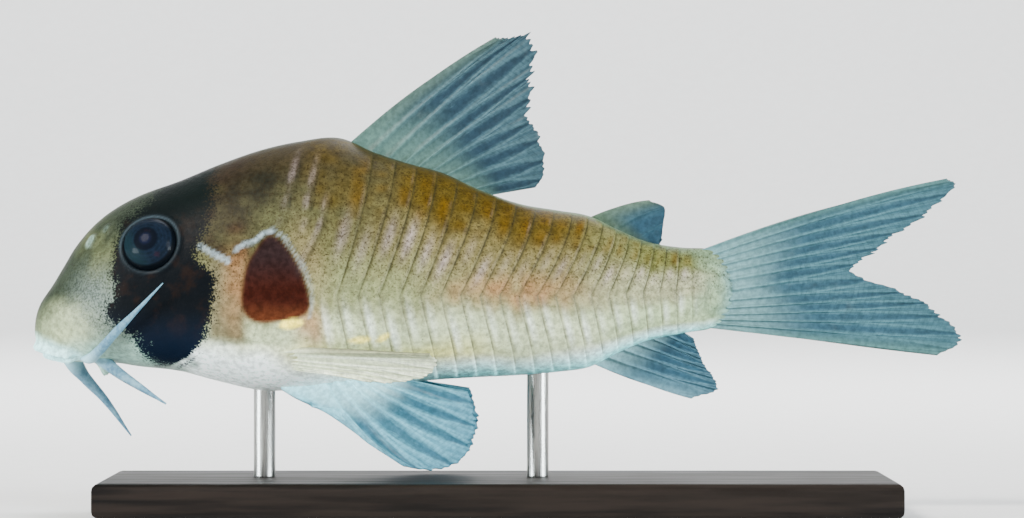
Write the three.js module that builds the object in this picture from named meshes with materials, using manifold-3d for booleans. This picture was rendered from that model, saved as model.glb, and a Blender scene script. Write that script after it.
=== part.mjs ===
// Corydoras catfish, a still life-size model on a small display stand.
// Millimetres, +Z up. The fish looks along -X and its left flank is at -Y.
// Fish sizes are taken from the snout (s, rearward) and from the belly line (z, upward).

import * as THREE from 'three';
import { mergeVertices } from 'three/addons/utils/BufferGeometryUtils.js';
import Module from 'manifold-3d';

const wasm = await Module();
wasm.setup();

// Driving sizes
const GAP = 0.3;
const TOTAL_LENGTH = 68.2;
const BASE = { length: 58, width: 24, thickness: 2.5, bevel: 0.5 };
const BELLY_HEIGHT = 8.9;
const ROD = { radius: 0.8, places: { front: 16.9, rear: 37 }, sides: 16 };

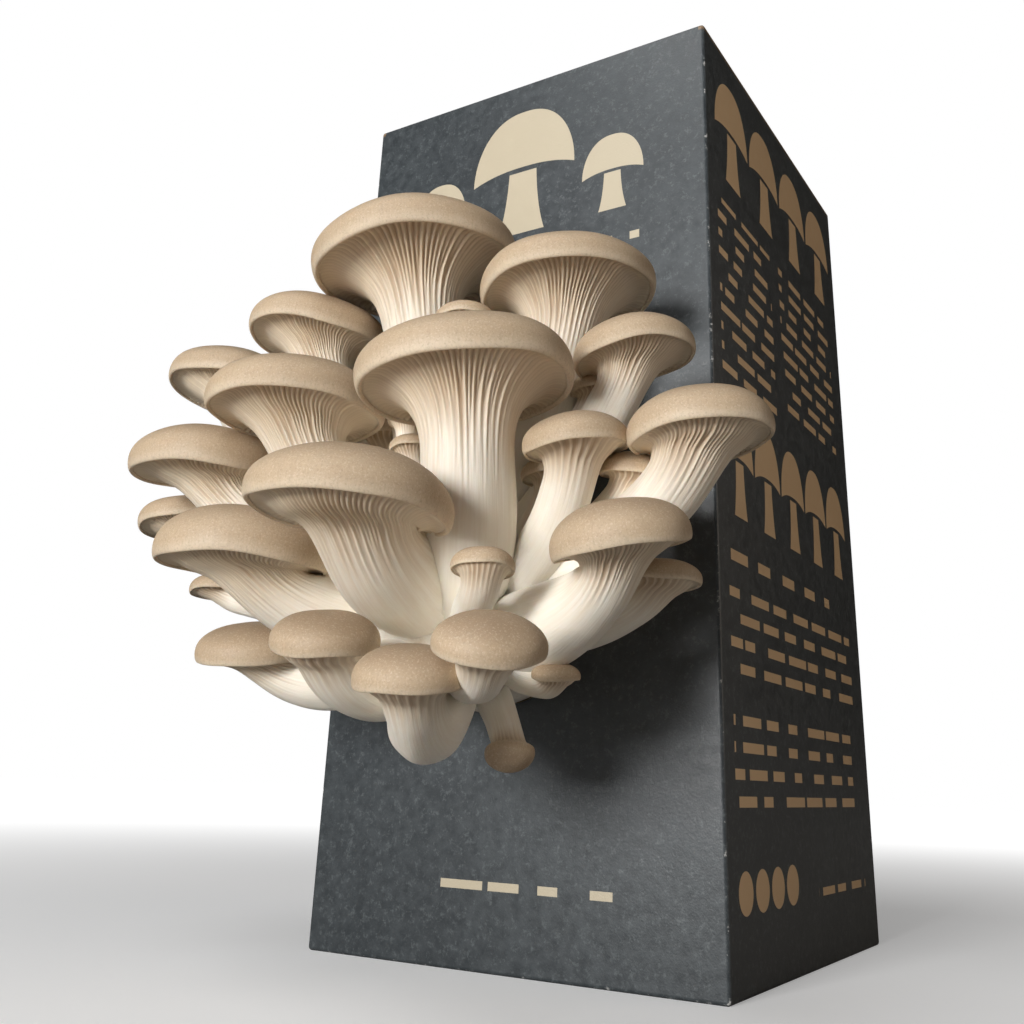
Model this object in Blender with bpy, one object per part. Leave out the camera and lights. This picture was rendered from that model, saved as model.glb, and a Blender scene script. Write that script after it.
= = = =
● Direction
Up to and including the line with "line (z, upward).", repeat the data exactly, starting from its first line; nothing else belongs in the response.

● Solution to this task
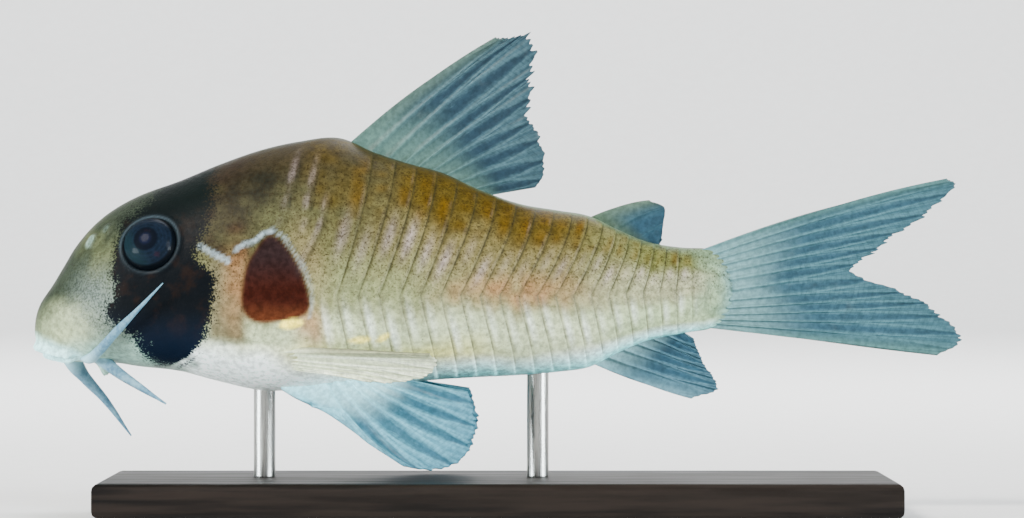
Write the three.js module that builds the object in this picture from named meshes with materials, using manifold-3d for booleans. This picture was rendered from that model, saved as model.glb, and a Blender scene script. Write that script after it.
=== part.mjs ===
// Corydoras catfish, a still life-size model on a small display stand.
// Millimetres, +Z up. The fish looks along -X and its left flank is at -Y.
// Fish sizes are taken from the snout (s, rearward) and from the belly line (z, upward).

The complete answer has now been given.